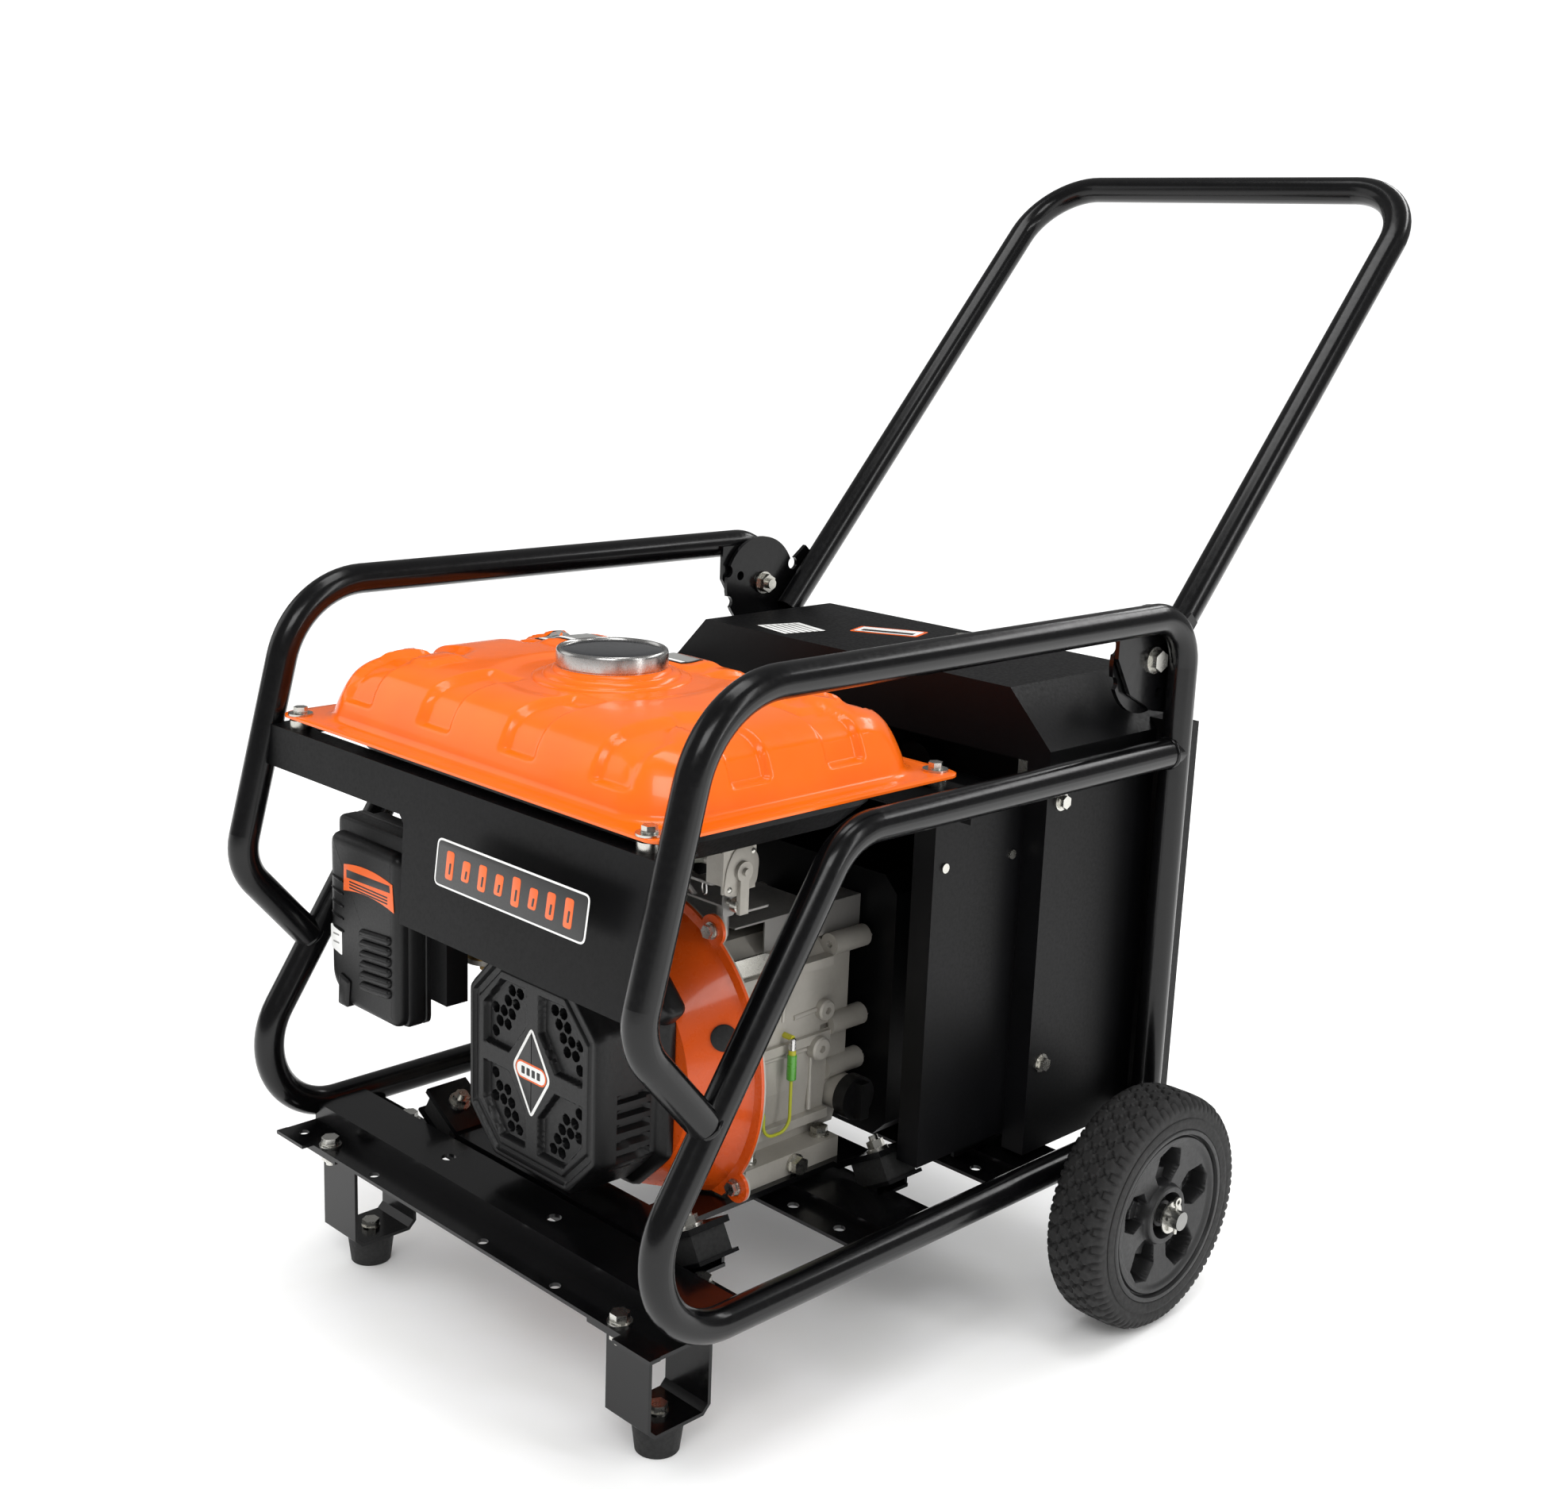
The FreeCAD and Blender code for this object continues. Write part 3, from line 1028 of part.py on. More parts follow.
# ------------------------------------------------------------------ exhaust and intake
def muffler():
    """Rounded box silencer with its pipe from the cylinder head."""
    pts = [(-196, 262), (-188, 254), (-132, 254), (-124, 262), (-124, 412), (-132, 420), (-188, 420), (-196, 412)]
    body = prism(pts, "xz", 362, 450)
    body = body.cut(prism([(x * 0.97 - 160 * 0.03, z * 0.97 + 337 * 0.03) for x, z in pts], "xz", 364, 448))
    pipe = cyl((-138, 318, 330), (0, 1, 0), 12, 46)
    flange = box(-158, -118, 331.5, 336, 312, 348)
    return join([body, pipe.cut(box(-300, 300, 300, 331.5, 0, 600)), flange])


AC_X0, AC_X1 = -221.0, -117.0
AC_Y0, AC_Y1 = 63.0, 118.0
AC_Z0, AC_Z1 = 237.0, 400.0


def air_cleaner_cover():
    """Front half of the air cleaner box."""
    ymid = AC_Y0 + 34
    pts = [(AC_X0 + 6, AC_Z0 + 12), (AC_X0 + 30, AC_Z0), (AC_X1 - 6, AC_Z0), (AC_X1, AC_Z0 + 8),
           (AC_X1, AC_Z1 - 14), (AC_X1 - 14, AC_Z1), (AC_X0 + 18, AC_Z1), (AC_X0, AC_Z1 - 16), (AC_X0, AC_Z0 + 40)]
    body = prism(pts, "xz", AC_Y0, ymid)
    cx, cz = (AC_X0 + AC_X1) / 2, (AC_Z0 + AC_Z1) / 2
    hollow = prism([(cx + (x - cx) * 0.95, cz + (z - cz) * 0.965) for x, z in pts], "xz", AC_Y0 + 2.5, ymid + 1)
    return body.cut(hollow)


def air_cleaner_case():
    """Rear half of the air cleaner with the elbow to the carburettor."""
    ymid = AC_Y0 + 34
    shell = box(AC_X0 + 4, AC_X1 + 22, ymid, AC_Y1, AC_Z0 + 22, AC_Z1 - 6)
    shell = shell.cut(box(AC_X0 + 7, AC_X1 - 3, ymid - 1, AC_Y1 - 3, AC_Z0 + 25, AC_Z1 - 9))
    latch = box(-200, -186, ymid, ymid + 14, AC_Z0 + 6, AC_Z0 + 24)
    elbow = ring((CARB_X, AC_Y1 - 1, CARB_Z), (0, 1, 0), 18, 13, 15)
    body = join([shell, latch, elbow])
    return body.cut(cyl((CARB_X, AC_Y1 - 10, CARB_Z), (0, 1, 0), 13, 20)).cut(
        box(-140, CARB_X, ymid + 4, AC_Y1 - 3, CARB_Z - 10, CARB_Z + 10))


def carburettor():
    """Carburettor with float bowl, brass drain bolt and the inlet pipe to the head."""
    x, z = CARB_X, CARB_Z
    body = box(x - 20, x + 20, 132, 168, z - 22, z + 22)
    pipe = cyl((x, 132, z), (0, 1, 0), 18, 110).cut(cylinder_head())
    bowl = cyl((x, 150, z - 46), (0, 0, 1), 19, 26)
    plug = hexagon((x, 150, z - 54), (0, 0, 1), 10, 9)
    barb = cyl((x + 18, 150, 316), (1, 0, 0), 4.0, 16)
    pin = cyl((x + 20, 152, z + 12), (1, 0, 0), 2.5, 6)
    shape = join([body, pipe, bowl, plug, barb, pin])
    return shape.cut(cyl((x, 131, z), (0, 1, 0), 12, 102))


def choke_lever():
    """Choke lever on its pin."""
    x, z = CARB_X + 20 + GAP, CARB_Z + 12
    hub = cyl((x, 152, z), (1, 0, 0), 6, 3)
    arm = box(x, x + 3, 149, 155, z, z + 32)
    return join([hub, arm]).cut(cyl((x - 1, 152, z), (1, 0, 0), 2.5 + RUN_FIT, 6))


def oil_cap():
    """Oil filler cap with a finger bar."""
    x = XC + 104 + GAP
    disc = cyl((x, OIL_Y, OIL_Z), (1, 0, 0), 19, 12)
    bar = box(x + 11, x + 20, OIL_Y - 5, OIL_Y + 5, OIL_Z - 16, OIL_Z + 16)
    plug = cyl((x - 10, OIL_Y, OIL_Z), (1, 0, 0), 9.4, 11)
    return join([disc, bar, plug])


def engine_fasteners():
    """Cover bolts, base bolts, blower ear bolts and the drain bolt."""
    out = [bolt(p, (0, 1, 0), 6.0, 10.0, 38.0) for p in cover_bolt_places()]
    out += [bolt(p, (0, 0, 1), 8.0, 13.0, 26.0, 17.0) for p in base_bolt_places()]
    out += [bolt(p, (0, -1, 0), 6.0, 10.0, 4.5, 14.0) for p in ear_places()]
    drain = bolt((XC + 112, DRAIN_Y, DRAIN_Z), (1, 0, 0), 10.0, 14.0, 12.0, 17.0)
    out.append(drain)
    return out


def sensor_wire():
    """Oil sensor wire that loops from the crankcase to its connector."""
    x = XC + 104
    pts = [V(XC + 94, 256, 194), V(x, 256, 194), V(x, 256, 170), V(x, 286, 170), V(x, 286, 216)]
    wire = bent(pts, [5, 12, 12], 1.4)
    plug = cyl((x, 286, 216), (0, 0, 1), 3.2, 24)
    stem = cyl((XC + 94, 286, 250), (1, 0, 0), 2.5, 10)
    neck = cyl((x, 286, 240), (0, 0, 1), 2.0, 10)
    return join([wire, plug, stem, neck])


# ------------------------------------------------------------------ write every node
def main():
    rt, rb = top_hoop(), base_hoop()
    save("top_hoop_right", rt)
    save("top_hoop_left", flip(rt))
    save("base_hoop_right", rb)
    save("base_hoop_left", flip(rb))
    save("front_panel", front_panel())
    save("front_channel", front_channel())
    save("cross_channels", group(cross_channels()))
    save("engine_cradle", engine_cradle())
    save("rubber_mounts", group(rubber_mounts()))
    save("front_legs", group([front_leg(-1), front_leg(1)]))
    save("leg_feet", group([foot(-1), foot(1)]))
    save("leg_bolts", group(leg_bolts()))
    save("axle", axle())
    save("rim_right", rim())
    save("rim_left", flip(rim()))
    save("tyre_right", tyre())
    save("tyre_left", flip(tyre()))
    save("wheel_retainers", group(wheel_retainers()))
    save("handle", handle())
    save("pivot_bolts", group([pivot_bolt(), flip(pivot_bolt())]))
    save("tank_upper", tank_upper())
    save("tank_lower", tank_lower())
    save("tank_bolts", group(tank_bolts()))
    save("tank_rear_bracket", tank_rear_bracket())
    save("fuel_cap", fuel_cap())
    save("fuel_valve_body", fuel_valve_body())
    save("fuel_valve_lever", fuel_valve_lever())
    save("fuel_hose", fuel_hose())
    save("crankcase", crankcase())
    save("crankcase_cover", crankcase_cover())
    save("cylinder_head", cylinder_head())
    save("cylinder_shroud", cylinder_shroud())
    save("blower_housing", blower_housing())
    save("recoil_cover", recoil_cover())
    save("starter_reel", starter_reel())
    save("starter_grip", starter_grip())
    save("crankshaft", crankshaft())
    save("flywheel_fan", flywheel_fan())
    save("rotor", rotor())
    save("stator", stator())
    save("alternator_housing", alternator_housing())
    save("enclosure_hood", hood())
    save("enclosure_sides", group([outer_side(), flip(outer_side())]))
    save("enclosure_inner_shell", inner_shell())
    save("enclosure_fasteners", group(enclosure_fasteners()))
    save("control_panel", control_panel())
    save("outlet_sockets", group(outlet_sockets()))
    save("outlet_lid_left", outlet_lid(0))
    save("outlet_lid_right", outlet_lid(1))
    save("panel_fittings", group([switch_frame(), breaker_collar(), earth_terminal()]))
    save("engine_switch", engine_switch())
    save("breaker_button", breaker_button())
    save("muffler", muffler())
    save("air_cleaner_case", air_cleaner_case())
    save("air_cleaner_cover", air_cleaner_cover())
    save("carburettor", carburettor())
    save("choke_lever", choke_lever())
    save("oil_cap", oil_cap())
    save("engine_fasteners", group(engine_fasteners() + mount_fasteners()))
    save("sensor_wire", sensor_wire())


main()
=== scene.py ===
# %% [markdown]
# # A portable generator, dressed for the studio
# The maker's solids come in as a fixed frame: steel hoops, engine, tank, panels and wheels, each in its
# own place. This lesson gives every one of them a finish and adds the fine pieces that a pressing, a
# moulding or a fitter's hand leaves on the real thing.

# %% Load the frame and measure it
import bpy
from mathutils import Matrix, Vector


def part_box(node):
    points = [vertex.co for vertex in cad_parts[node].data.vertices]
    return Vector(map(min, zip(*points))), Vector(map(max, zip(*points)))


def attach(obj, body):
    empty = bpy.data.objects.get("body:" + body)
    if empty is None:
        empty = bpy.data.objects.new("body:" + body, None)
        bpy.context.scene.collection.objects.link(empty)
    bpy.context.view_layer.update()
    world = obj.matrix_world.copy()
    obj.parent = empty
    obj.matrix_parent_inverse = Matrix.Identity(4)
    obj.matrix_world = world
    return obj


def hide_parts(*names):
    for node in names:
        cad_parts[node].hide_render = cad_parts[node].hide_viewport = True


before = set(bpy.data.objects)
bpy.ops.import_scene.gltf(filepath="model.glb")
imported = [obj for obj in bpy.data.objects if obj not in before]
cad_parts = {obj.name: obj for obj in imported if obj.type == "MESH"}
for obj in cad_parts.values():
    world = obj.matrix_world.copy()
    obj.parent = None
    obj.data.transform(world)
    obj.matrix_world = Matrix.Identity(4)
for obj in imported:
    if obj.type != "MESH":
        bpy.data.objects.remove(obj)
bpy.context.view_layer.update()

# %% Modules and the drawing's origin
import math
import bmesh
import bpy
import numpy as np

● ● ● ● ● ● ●

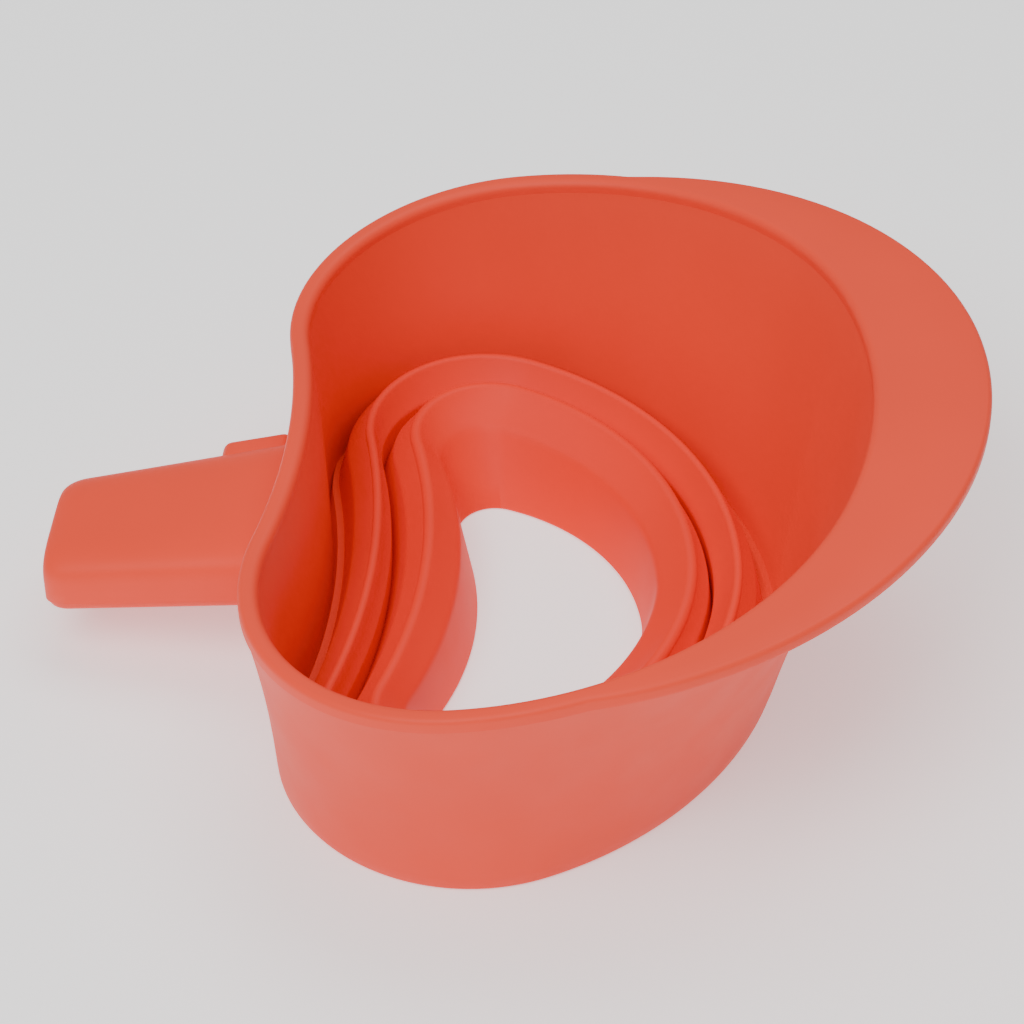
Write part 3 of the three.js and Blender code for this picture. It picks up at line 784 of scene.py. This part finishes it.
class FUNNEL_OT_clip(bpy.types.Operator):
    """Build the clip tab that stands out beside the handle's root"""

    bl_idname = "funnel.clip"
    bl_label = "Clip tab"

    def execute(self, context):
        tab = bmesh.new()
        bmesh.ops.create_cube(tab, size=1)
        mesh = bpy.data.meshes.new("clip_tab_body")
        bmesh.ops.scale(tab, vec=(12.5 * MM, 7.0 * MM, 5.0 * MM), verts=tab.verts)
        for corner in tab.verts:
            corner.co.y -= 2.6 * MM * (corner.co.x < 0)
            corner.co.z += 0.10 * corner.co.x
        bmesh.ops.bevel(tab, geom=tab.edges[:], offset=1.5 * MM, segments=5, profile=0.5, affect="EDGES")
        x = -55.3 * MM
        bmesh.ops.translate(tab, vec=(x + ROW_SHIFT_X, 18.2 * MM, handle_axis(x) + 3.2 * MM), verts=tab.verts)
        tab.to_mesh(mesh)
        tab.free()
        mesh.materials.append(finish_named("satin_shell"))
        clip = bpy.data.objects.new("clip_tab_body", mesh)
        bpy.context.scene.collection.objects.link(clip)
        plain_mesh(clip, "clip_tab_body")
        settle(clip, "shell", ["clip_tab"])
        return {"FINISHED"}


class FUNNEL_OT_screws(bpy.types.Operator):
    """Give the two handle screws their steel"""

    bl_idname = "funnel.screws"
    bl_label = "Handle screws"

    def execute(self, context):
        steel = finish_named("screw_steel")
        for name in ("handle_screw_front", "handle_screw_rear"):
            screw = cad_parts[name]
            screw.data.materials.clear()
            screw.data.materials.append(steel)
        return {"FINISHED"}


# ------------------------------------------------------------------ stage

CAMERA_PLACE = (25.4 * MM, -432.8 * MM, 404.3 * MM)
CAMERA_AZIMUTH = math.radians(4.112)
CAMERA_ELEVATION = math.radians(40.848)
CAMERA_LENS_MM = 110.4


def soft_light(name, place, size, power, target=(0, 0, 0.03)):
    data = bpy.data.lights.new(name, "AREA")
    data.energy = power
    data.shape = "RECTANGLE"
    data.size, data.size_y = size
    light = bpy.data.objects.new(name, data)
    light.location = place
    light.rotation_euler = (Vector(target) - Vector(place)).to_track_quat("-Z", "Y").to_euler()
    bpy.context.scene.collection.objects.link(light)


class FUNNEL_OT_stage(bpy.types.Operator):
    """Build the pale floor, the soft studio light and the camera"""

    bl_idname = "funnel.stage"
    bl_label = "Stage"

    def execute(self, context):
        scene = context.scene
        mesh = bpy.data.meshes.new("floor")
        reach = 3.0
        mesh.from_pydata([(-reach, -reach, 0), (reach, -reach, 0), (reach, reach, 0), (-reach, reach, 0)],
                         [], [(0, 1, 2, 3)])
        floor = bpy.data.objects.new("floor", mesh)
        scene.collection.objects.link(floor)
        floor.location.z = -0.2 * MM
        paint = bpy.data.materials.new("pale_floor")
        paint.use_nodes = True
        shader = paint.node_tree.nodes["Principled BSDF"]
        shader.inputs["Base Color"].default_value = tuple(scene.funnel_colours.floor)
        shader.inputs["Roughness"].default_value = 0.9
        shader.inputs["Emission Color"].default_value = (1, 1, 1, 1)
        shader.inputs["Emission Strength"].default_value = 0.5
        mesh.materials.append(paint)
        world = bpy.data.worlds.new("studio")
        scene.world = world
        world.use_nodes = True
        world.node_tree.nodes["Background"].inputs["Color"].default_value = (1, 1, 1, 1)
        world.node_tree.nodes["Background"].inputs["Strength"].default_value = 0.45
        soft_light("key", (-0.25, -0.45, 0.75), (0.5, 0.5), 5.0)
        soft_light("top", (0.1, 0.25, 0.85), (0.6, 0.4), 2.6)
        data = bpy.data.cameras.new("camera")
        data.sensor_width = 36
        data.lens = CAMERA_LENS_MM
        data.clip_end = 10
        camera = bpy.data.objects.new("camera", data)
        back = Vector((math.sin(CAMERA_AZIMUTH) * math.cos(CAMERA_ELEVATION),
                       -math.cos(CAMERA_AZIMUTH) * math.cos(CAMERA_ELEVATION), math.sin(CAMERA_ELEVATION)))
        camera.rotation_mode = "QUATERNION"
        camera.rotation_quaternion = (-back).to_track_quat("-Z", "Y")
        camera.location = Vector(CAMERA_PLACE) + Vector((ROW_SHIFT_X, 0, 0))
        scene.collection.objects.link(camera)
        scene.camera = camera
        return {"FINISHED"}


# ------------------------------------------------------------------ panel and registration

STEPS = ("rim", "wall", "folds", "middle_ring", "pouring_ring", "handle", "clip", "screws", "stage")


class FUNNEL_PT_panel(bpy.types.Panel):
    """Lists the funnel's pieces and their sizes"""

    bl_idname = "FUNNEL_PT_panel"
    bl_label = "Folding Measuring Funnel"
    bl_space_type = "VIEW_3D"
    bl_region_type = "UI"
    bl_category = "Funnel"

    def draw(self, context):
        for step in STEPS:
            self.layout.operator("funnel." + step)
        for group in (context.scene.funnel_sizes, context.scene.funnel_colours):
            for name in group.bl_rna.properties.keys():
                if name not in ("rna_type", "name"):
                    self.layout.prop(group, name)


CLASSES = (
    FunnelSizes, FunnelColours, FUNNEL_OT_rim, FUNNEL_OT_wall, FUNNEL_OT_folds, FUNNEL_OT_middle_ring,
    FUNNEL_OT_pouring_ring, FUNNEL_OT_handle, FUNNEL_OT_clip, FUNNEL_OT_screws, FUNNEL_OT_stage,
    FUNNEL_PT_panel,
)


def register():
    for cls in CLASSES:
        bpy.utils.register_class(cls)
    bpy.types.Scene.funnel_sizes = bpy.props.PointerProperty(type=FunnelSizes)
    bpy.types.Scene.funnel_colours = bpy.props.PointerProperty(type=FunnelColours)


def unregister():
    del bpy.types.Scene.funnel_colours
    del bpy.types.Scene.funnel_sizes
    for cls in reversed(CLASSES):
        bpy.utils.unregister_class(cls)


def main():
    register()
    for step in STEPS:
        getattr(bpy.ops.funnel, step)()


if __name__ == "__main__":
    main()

● ● ● ● ● ● ●

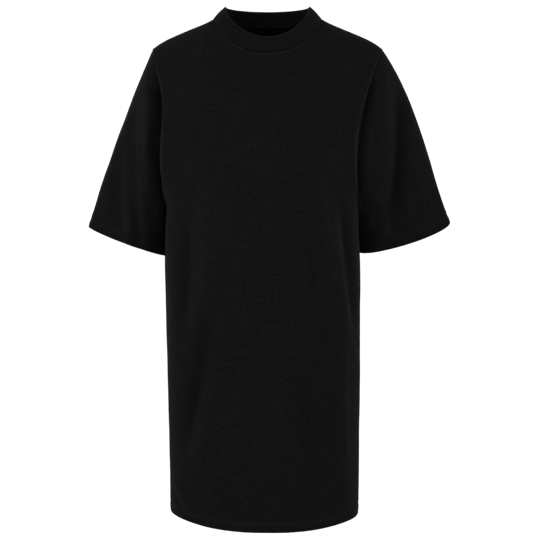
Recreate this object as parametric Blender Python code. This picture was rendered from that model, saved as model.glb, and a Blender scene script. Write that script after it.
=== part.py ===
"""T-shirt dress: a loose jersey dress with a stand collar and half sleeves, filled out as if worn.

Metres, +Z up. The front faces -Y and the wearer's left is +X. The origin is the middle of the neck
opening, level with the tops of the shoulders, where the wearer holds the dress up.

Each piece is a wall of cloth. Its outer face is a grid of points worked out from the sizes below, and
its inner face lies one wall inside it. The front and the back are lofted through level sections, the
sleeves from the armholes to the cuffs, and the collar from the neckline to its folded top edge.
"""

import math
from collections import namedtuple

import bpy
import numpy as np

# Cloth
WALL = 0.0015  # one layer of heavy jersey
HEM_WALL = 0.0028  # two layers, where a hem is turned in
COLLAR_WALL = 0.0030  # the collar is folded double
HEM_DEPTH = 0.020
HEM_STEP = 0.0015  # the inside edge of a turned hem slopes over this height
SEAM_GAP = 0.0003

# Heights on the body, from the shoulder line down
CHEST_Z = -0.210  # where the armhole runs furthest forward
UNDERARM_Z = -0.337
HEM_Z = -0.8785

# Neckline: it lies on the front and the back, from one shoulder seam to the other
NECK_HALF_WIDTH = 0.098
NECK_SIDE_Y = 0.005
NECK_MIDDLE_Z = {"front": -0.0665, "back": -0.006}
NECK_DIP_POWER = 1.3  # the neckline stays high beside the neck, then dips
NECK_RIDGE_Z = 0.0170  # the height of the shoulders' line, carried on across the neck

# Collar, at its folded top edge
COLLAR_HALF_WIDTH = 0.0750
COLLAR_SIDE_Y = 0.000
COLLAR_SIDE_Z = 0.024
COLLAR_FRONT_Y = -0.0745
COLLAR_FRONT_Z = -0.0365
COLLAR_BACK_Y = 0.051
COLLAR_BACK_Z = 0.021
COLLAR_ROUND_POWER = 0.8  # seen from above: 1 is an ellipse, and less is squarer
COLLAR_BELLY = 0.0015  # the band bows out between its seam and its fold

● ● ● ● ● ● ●

GOAL OF THE EXERCISE: Output exactly those lines that lie from the line with "group([switch_frame(), breaker_collar(), earth_terminal()]))" through the line with "from mathutils import Matrix, Vector", with both of those lines included.

THE REPLY:
    save("panel_fittings", group([switch_frame(), breaker_collar(), earth_terminal()]))
    save("engine_switch", engine_switch())
    save("breaker_button", breaker_button())
    save("muffler", muffler())
    save("air_cleaner_case", air_cleaner_case())
    save("air_cleaner_cover", air_cleaner_cover())
    save("carburettor", carburettor())
    save("choke_lever", choke_lever())
    save("oil_cap", oil_cap())
    save("engine_fasteners", group(engine_fasteners() + mount_fasteners()))
    save("sensor_wire", sensor_wire())


main()
=== scene.py ===
# %% [markdown]
# # A portable generator, dressed for the studio
# The maker's solids come in as a fixed frame: steel hoops, engine, tank, panels and wheels, each in its
# own place. This lesson gives every one of them a finish and adds the fine pieces that a pressing, a
# moulding or a fitter's hand leaves on the real thing.

# %% Load the frame and measure it
import bpy
from mathutils import Matrix, Vector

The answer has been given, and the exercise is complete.